Thirty-three patients (33%) met the criteria for ASD, with the ADOS-2 score (5.57) reflecting mild ASD. Most participants on the intermediate verbal fluency level (module 2) — “phrase speech up to fluent speech” — showed at least some impairment of eye contact (86%), directed facial expressions (93%) and quality of social overtures (90%), all of which are social affective items.

A smaller percentage of participants with better verbal fluency (module 3) — “fluent speech, approximately equivalent to or higher than the expressive language skills of a typically developing 4-year-old” — showed impairment in these areas.

As for RRB items, nearly 80% of patients in module 2 revealed no impairment in repetitive interests/stereotyped behavior and about half in unusual sensory interests and hand/finger/complex mannerisms. A similar pattern was observed in module 3.
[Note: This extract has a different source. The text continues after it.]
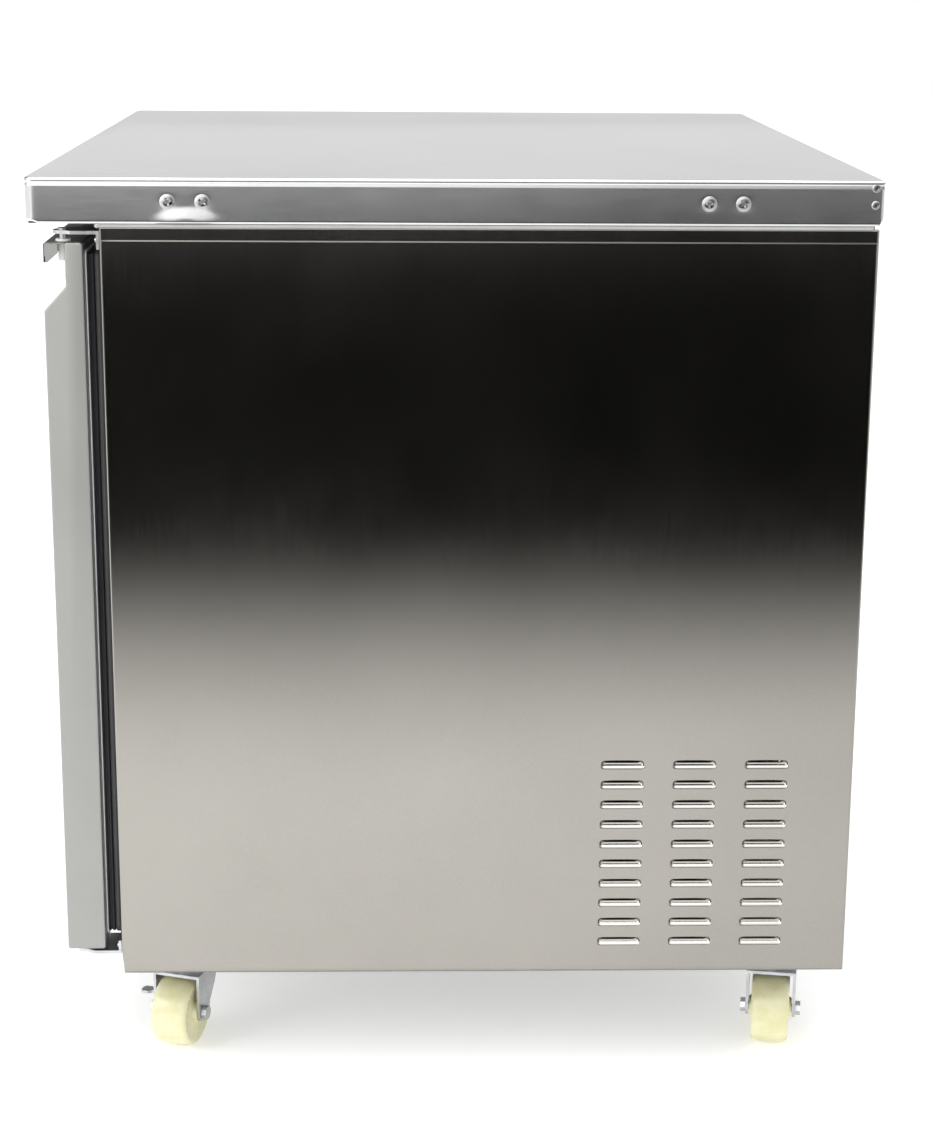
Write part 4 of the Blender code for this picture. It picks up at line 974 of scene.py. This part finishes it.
def make_gasket(word, side):
    """The seal: a light retainer, black bellows and a dark grey magnet bead."""
    low, high = span(side, GASKET_LOW[0], GASKET_HIGH[0])
    z0, z1 = GASKET_LOW[2], GASKET_HIGH[2]
    front, rear = DOOR_REAR + 0.3 * MM, FLANGE_Y - 0.3 * MM
    stretch = (rear - front) / GASKET_DEPTH
    for part, (finish, out, section) in GASKET_PARTS.items():
        out *= MM
        section = [(inset * MM, front + y * MM * stretch) for inset, y in section]
        shape = frame_loop(low + out, high - out, z0 + out, z1 - out, 5 * MM, section)
        replaced = (f"{word}_door_gasket",) if part == "bead" else ()
        make(f"{word}_gasket_{part}", shape, finish, f"{word}_door", 60, replaced)


def make_hinge_details():
    """The screws on each hinge bracket's flange."""
    screw = cross_screw(3.1 * MM, 2.4 * MM)
    y = BRACKET_HIGH[1] - 2.7 * MM
    for word, side in SIDES.items():
        for level in ("upper", "lower"):
            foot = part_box(f"{word}_{level}_bracket")[0][2]
            z = TOP - 56.1 * MM if level == "upper" else foot + 8.6 * MM
            for k, x in enumerate((BRACKET_HIGH[0] - 5 * MM, BRACKET_LOW[0] + 6 * MM)):
                screw.put(f"{word}_{level}_bracket_screw_{k + 1}", (side * x, y, z), (0, -1, 0), 0.4 + k)
    screw.done()


# ---- casters

def make_wheel(word):
    """A one-piece nylon wheel: a crowned tread, a dished side and a hub."""
    low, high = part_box(f"{word}_wheel")
    centre, radius = (low + high) / 2, (high[2] - low[2]) / 2
    # one half's section, bore to tread: (share of the radius, millimetres from the middle)
    half = [(0.127, 21.2), (0.265, 21.2), (0.286, 20.5), (0.326, 17.0), (0.369, 16.4), (0.692, 16.4),
            (0.745, 17.2), (0.815, 18.4), (0.871, 18.6), (0.920, 17.8), (0.954, 16.3), (0.978, 13.4),
            (0.991, 9.0), (0.998, 4.0)]
    half = [(share * radius, along * MM) for share, along in half]
    profile = half + [(radius, 0.0)] + [(r, -along) for r, along in reversed(half)]
    shape = moved(turned("y", (0, 0), profile, 64, closed=True), on_joint(f"{word}_wheel", centre))
    make(f"{word}_tread_wheel", shape, "wheel_nylon", f"{word}_wheel", 40, (f"{word}_wheel",))


def make_brake_lever(word):
    """A side brake: a flat plate, a neck bent outwards and a rounded thumb tab."""
    pivot = next(joint["pos_m"] for joint in frame["joints"] if joint["child"] == f"{word}_brake")
    inner, outer, end = -25.1 * MM, -27.3 * MM, -43 * MM        # the plate's faces, the tab's tip
    middle, neck, wide = 8 * MM, 3.2 * MM, 6.2 * MM             # the tab's x and half widths
    plate = filleted(in_mm([(-15, -3, 2), (-6, -9, 2), (5.5, -9, 2), (13, -5, 2), (13, 4.5, 2),
                            (-15, 4.5, 2)]), 3)
    tab = []
    for sign in (-1, 1):
        half = [(middle + sign * neck, outer + 0.5 * MM, 0), (middle + sign * neck, outer - 4 * MM, 2 * MM),
                (middle + sign * wide, outer - 7.5 * MM, 2 * MM), (middle + sign * wide, end, 4 * MM)]
        tab += half if sign < 0 else half[::-1]
    shape = merged([prism(plate, "y", outer, inner), prism(filleted(tab, 3), "z", -4 * MM, -1 * MM),
                    turned("y", (0, 0), [(3.5 * MM, inner), (3.5 * MM, outer - 0.6 * MM),
                                         (2.2 * MM, outer - 1.6 * MM)], 24)])
    shape = moved(shape, on_joint(f"{word}_brake", pivot))
    lever = make(f"{word}_thumb_brake", shape, "zinc_plate", f"{word}_brake", 40, (f"{word}_brake_lever",))
    bevel(lever, 0.4 * MM)


# ---- inside and behind

CROSS_WIRES_Y = (-0.10, 0.04, 0.18)


def make_shelf(word, side):
    """A wire shelf: a thick frame wire, cross wires under it and thin wires along it."""
    low, high = span(side, SHELF_LOW[0], SHELF_HIGH[0])
    y0, y1, z = SHELF_LOW[1], SHELF_HIGH[1], SHELF_LOW[2] + 1.9 * MM
    thick, thin, count = 2.4 * MM, 1.3 * MM, 13
    parts = []
    for y in (y0 + thick, *CROSS_WIRES_Y, y1 - thick):
        parts.append(tube([(low + thick, y, z), (high - thick, y, z)], thick))
    for x in (low + thick, high - thick):
        parts.append(tube([(x, y0 + thick, z), (x, y1 - thick, z)], thick))
    for k in range(count):
        x = low + (high - low) * (k + 1) / (count + 1)
        parts.append(tube([(x, y0 + 1 * MM, z - 1.6 * MM), (x, y0 + 1 * MM, z + 2.6 * MM),
                           (x, y1 - 1 * MM, z + 2.6 * MM), (x, y1 - 1 * MM, z - 1.6 * MM)], thin, 8))
    make(f"{word}_wire_shelf", merged(parts), "wire_coating", "cabinet", 50, (f"{word}_shelf",))


def make_fan_guards():
    """Round wires and spokes over the openings of both fans."""
    shroud_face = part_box("condenser_shroud")[1][0]
    guards = {      # axis, the two axes across it, place along it, radii in millimetres, wire radius
        "condenser_fan": ("x", (1, 2), shroud_face + 1.5 * MM, (42, 54, 66, 78, 88), 1.3 * MM),
        "evaporator_fan": ("y", (0, 2), COVER_LOW[1] - 1.6 * MM, (14, 24, 34, 44, 54), 1.1 * MM),
    }
    for fan, (axis, across, along, radii, wire) in guards.items():
        low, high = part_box(fan)
        centre = [(low[i] + high[i]) / 2 for i in across]
        parts = [hoop(axis, centre, radius * MM, along, wire) for radius in radii]
        for k in range(4):
            angle = math.radians(45 + 90 * k)
            reach = [placed(axis, *around(centre, radius * MM, angle), along)
                     for radius in (radii[0], radii[-1])]
            parts.append(tube(reach, wire, 8))
        make(f"{fan}_guard", merged(parts), "zinc_plate", "cabinet", 60)


def make_unit_details():
    """The cooling unit's pipes and the condenser's fins."""
    low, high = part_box("compressor")
    x, y, foot = (low[0] + high[0]) / 2, (low[1] + high[1]) / 2, low[2]
    reach = (high[0] - low[0]) / 2
    coil_low, coil_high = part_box("condenser_coil")
    pipes = [[(x - reach * 0.7, y - 0.03, foot + 0.05), (x - reach - 0.02, y - 0.035, foot + 0.05),
              (x - reach - 0.03, y - 0.045, foot + 0.02), (x - reach - 0.05, y - 0.10, foot + 0.012),
              (-0.24, y - 0.112, foot + 0.012), (coil_high[0] - 0.02, y - 0.115, foot + 0.03)],
             [(x - 0.03, y - reach * 0.7, foot + 0.08), (x - 0.05, y - reach - 0.010, foot + 0.08),
              (x - 0.06, y - reach - 0.014, foot + 0.15)]]
    for k, points in enumerate(pipes):
        make(f"copper_pipe_{k + 1}", tube(rounded_path(points), 3.2 * MM, 12), "copper_pipe", "cabinet", 60)
    fins, count = [], 48
    for k in range(count):
        fin_y = coil_low[1] + 4 * MM + (coil_high[1] - coil_low[1] - 8 * MM) * k / (count - 1)
        fins.append(block((coil_low[0] - 1.5 * MM, fin_y, coil_low[2] + 6 * MM),
                          (coil_low[0] + 12 * MM, fin_y + 0.4 * MM, coil_high[2] - 6 * MM)))
    make("condenser_fins", merged(fins), "coil_aluminium", "cabinet")


def rounded_path(points, steps=5):
    """A path with its corners cut to short curves."""
    points = [Vector(p) for p in points]
    path = [points[0]]
    for before, corner, after in zip(points, points[1:], points[2:]):
        reach = min(0.012, (corner - before).length / 2, (after - corner).length / 2)
        start = corner + (before - corner).normalized() * reach
        end = corner + (after - corner).normalized() * reach
        for k in range(steps + 1):
            t = k / steps
            path.append(start.lerp(corner, t).lerp(corner.lerp(end, t), t))
    path.append(points[-1])
    return path


def make_rear_screws():
    """Pan heads round the back panel, the rear grille and the evaporator's cover."""
    screw = cross_screw(4.6 * MM, 2.0 * MM)
    count, margin, cover_margin, sunk = 4, 20 * MM, 12 * MM, 0.1 * MM
    number = 0
    for z in (BACK_HIGH[2] - 12 * MM, BACK_LOW[2] + 10 * MM, GRILLE_HIGH[2] - 10 * MM,
              GRILLE_LOW[2] + 12 * MM):
        for k in range(count):
            x = BACK_LOW[0] + margin + (BACK_HIGH[0] - BACK_LOW[0] - 2 * margin) * k / (count - 1)
            number += 1
            screw.put(f"rear_screw_{number}", (x, BACK_HIGH[1] - sunk, z), (0, 1, 0), 0.7 * number)
    for x in (COVER_LOW[0] + cover_margin, COVER_HIGH[0] - cover_margin):
        for z in (COVER_LOW[2] + cover_margin, COVER_HIGH[2] - cover_margin):
            number += 1
            screw.put(f"cover_screw_{number}", (x, COVER_LOW[1] + sunk, z), (0, -1, 0), 0.5 * number)
    screw.done()


SOFT_EDGES = {      # by a word in the node's name, in millimetres
    "fork": 0.8, "axle": 0.7, "caster_plate": 0.5, "bracket": 0.45, "bush": 0.4, "rail": 0.6,
    "gland": 0.5, "grille": 0.3, "cover": 0.8, "control_box": 1.5, "shroud": 1.5, "tray": 0.4,
    "back_panel": 0.3, "fan": 0.3, "base_pan": 0.4, "frame": 0.3, "knob": 0.5,
}


def finish_cad_nodes():
    """Materials for every CAD node, and soft edges for those that are still shown."""
    slots = {part["node"]: part["material_slot"] for part in frame["record"]["subparts"]}
    for name, node in frame["nodes"].items():
        node.data.materials.clear()
        # the worktop's core takes the dark board colour, painted shade for the gap under the lips
        finish = "sealed_board" if name == "worktop_core" else slots[name]
        node.data.materials.append(MATERIALS[finish])
        for word, width in SOFT_EDGES.items():
            if word in name and not node.hide_render:
                bevel(node, width * MM)
                break


make_worktop()
make_lip_fasteners()
make_edge_beads()
for word, side in SIDES.items():
    make_side_panel(word, side)
    make_door_shell(word, side)
    make_gasket(word, side)
    make_shelf(word, side)
make_hinge_details()
for word, braked in CASTERS.items():
    make_wheel(word)
    if braked:
        make_brake_lever(word)
make_fan_guards()
make_unit_details()
make_rear_screws()
finish_cad_nodes()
Overall, results from ADOS-2 largely matched those provided by caregivers in their autism diagnostic (ADI-R) interview.

The only variables that were independent predictors of the ADOS-2 score were syntax and whether FMR1 mutations had mosaicism, which refers to mutations in cells that are passed on only to its daughter cells. In particular, less severe ASD symptoms were observed in patients with better expressive syntax.

The same two variables were the greatest predictors of social affective severity score. In turn, RRB severity was best predicted by psychiatric factors and cognitive impairment.

“In conclusion, our findings are important in demonstrating the need to supplement studies using the categorical diagnosis of ASD in FXS with an understanding of individual symptoms and symptom domains and the underlying problems that they reflect,” researchers stated.